GIVEN INSTRUCTION> Please output the data below exactly as given, starting at its first line and stopping after the line that contains "on the door.".

SUPPLIED DATA>
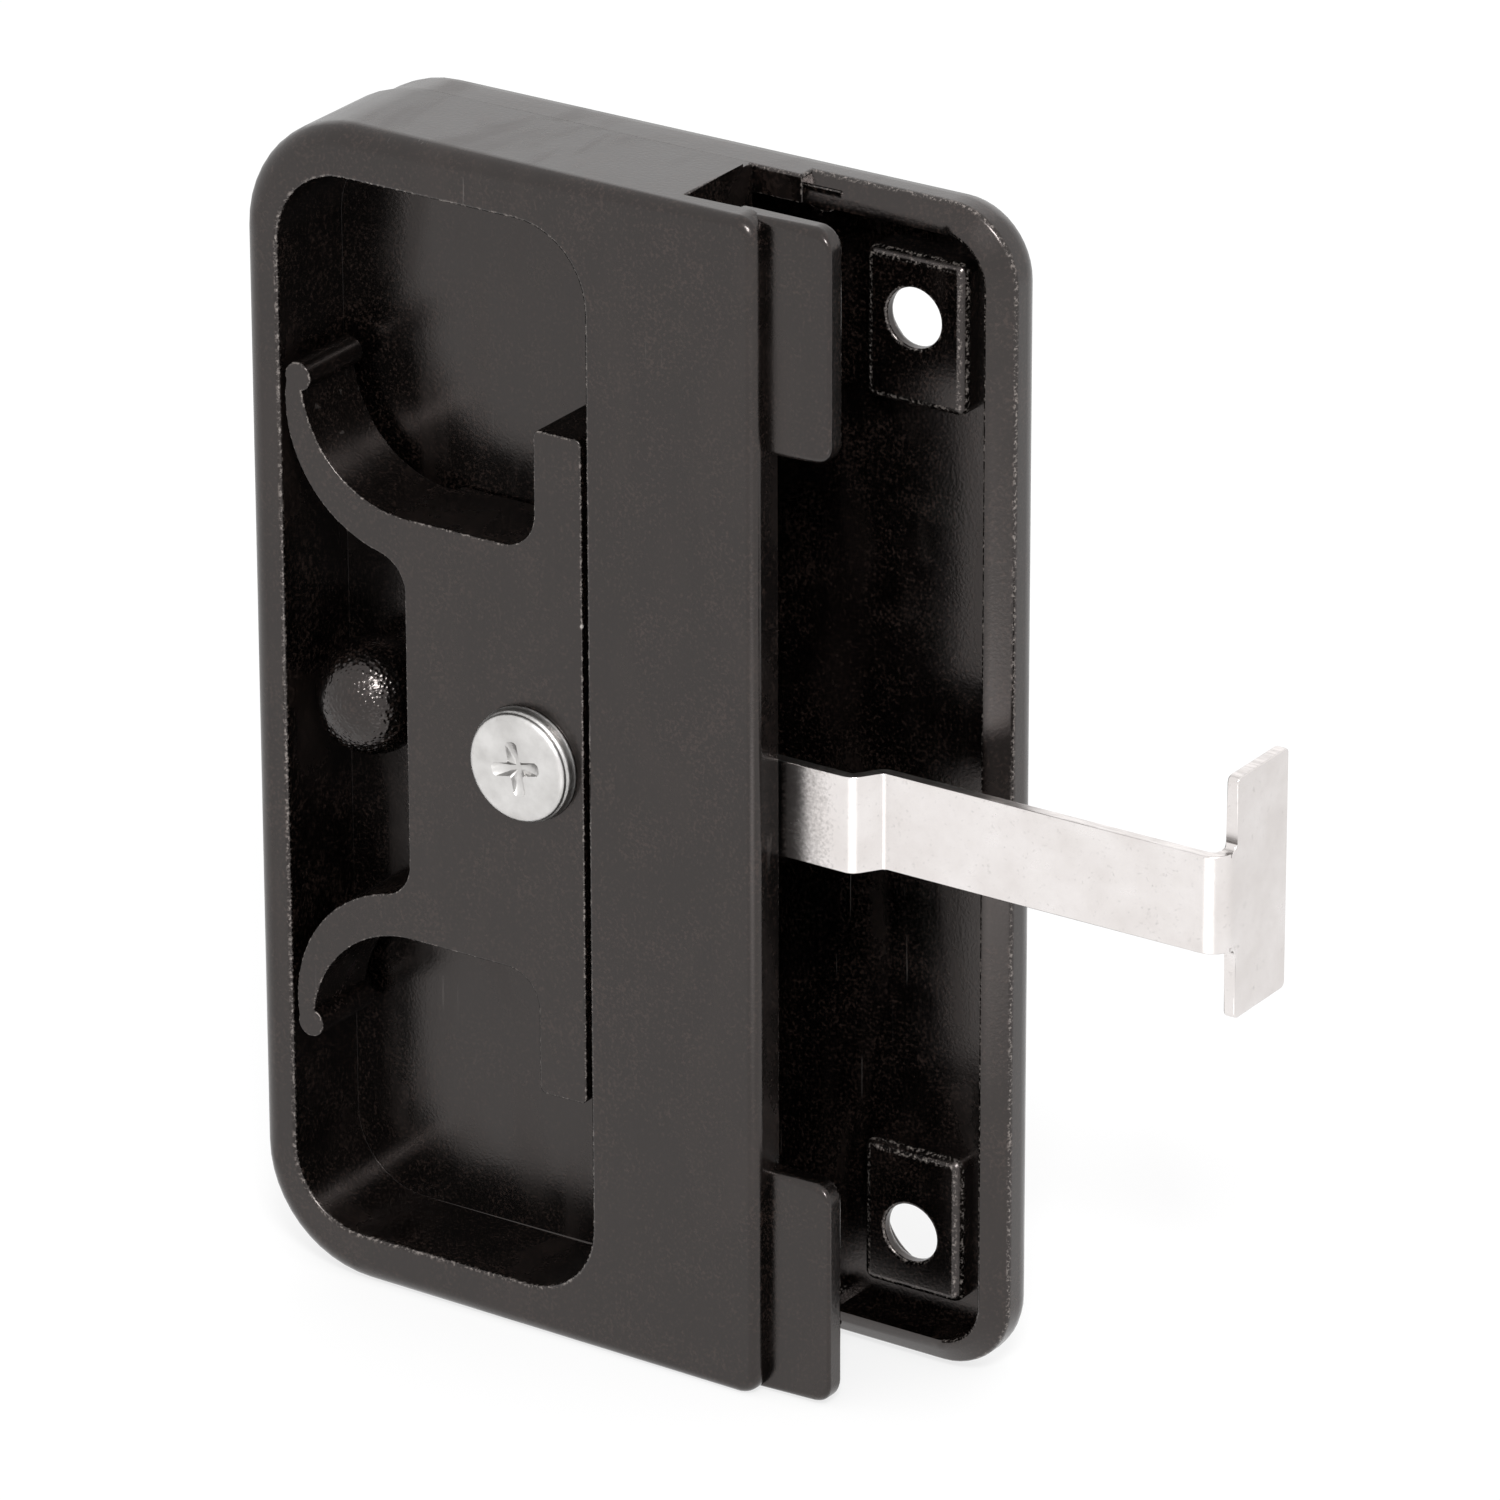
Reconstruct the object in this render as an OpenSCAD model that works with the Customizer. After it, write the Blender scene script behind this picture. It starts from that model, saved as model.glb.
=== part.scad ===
// Screen door latch: a slide in a moulded housing carries a T-headed steel hook.
// X runs along the plate towards the hook, Z is up, and +Y is the side that the user sees.
// The origin lies midway between the two fixing holes, on the face that sits on the door.

/* [Face plate] */
// Distance between the two fixing holes
hole_pitch = 76.2; // [74:0.1:78]
// Diameter of a fixing hole
hole_d = 4.8; // [4.2:0.1:5.4]
// Depth of the straight part of a fixing hole
hole_land = 1; // [0.8:0.1:1.4]
// Diameter of the countersink on the user side
sink_d = 9.2; // [7:0.1:10.5]
// Length of the plate to the left of the fixing holes
plate_left = 53; // [51:0.5:56]
// Length of the plate to the right of the fixing holes
plate_right = 9.2; // [8:0.1:12]
// Full height of the plate
plate_h = 96.4; // [94:0.1:104]
// Thickness of the plate from the door face to the user face
plate_t = 4; // [3.2:0.1:5]
// Radius of the two corners beside the fixing holes
corner_right = 6; // [4:0.1:8]
// Radius of the two corners beside the housing
corner_left = 10; // [7:0.1:11]
// Rounding of the edge on the user side
plate_edge = 2.6; // [1:0.1:2.8]
// Width of the rim around the tray
rim_w = 2.3; // [1.6:0.1:3]
// Depth of the tray below the rim
tray_depth = 1.9; // [1.2:0.1:2.4]
// Width of a fixing pad
pad_w = 9; // [7:0.1:11]
// Height of a fixing pad
pad_h = 12.3; // [10:0.1:14]
// Rounding of a pad's edge
pad_edge = 0.5; // [0.2:0.1:0.8]
// Distance from the rim of the tray to the seam below the housing
seam_rise = 1.5; // [1.2:0.1:2.2]
// Place of the end of the raised wall, left of the fixing holes
wall_end = 9; // [7.5:0.1:11]

/* [Housing] */
// Full height of the housing
housing_h = 97.4; // [95:0.1:105]
// Height of the housing's front face above the door face
front_height = 13; // [12:0.1:15]
// Thickness of the walls above and below the tub
wall_end_t = 4.2; // [2.5:0.1:5]
// Thickness of the wall at the left of the tub
wall_side_t = 3.4; // [2.6:0.1:4]
// Rounding of the front edge of the walls
wall_edge = 1.8; // [0.8:0.1:2.2]
// Width of the tub
tub_w = 28.5; // [27.8:0.1:29]
// Radius of the corners of the tub
tub_corner = 6.3; // [3:0.1:7]
// Height of the tub's floor above the door face
floor_rise = 4.4; // [4.2:0.1:4.8]
// Thickness of the tub's floor
floor_t = 1.8; // [1.2:0.1:2.2]
// Rounding between the tub's floor and its walls
floor_round = 1; // [0.5:0.1:1.5]
// Height of the set-back band along the seam
band_h = 1.5; // [1:0.1:2]
// Depth of the set-back band
band_depth = 0.25; // [0.1:0.05:0.4]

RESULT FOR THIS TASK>
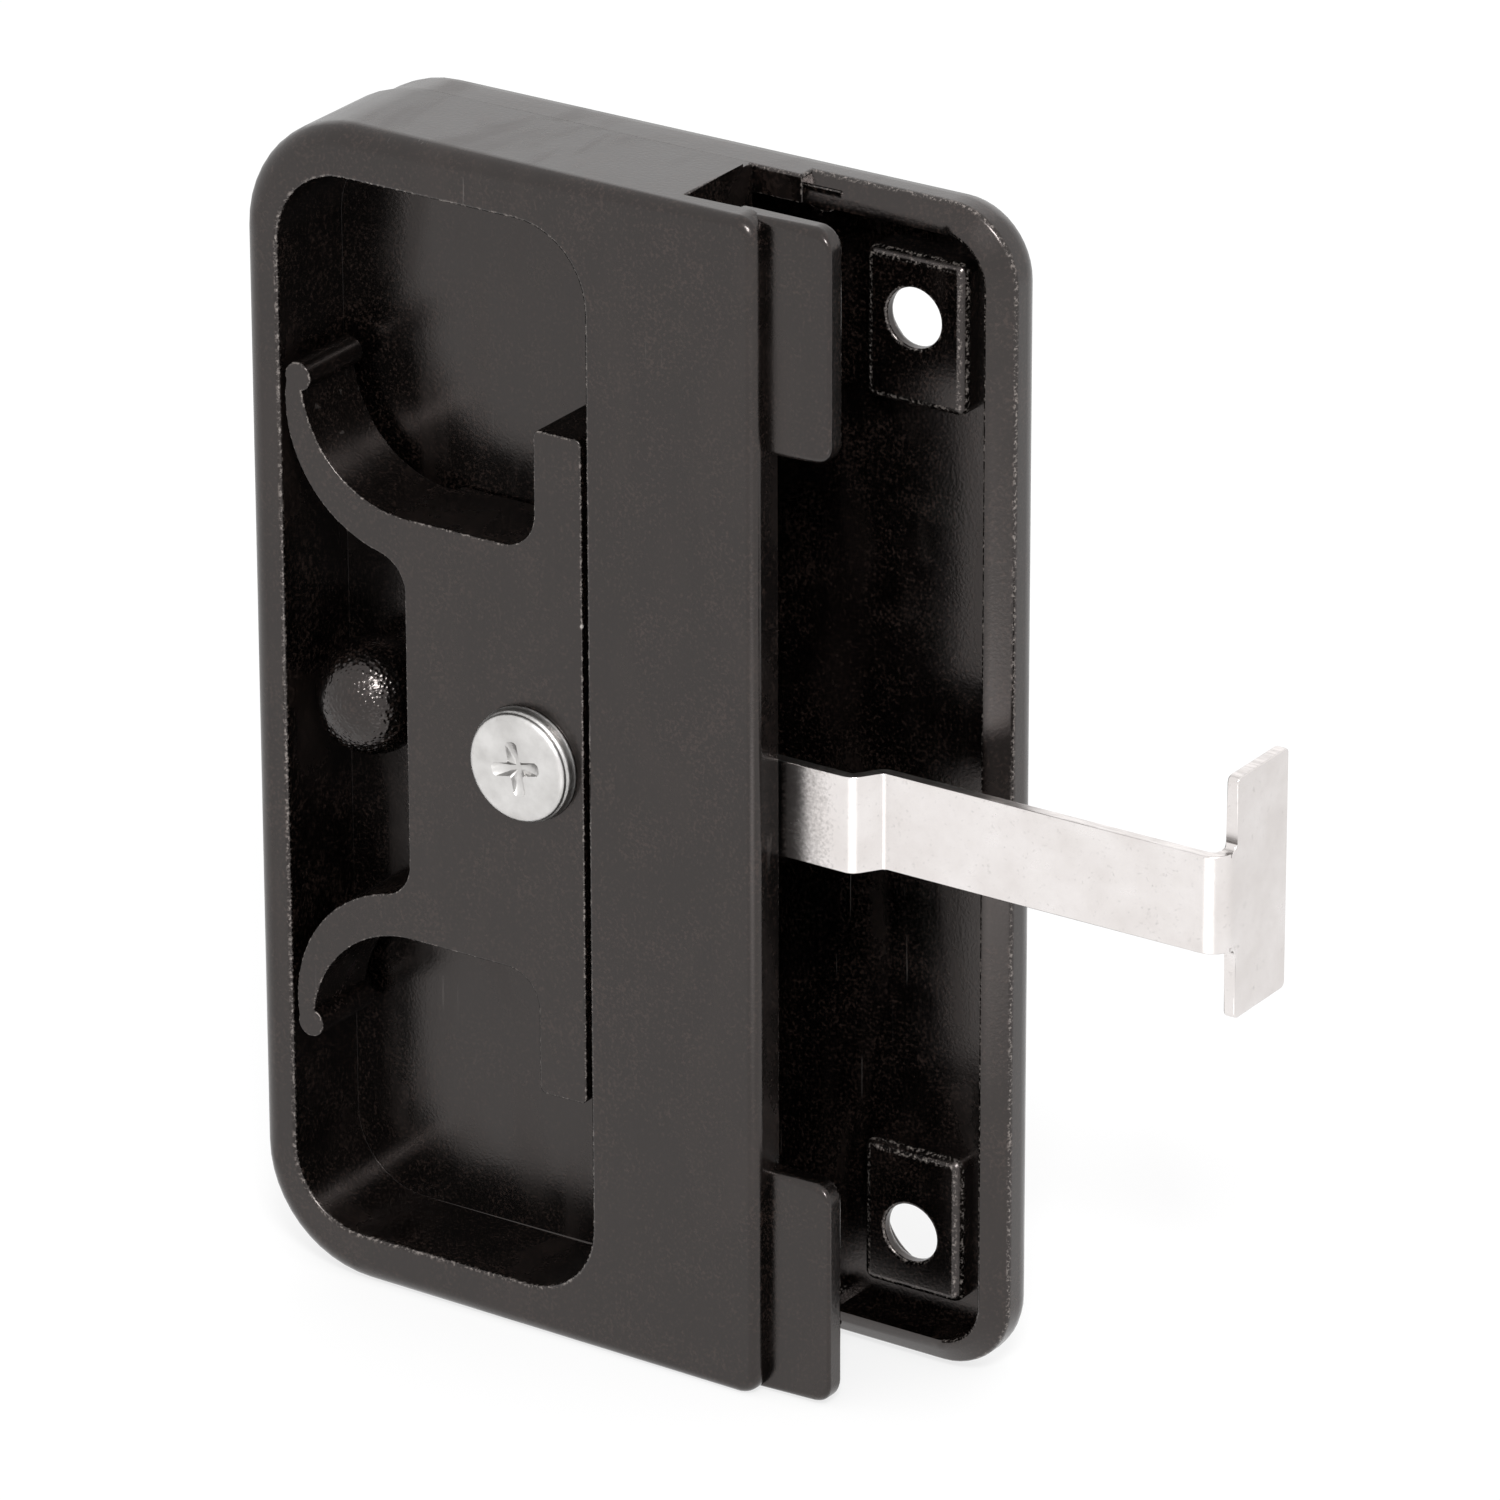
Reconstruct the object in this render as an OpenSCAD model that works with the Customizer. After it, write the Blender scene script behind this picture. It starts from that model, saved as model.glb.
=== part.scad ===
// Screen door latch: a slide in a moulded housing carries a T-headed steel hook.
// X runs along the plate towards the hook, Z is up, and +Y is the side that the user sees.
// The origin lies midway between the two fixing holes, on the face that sits on the door.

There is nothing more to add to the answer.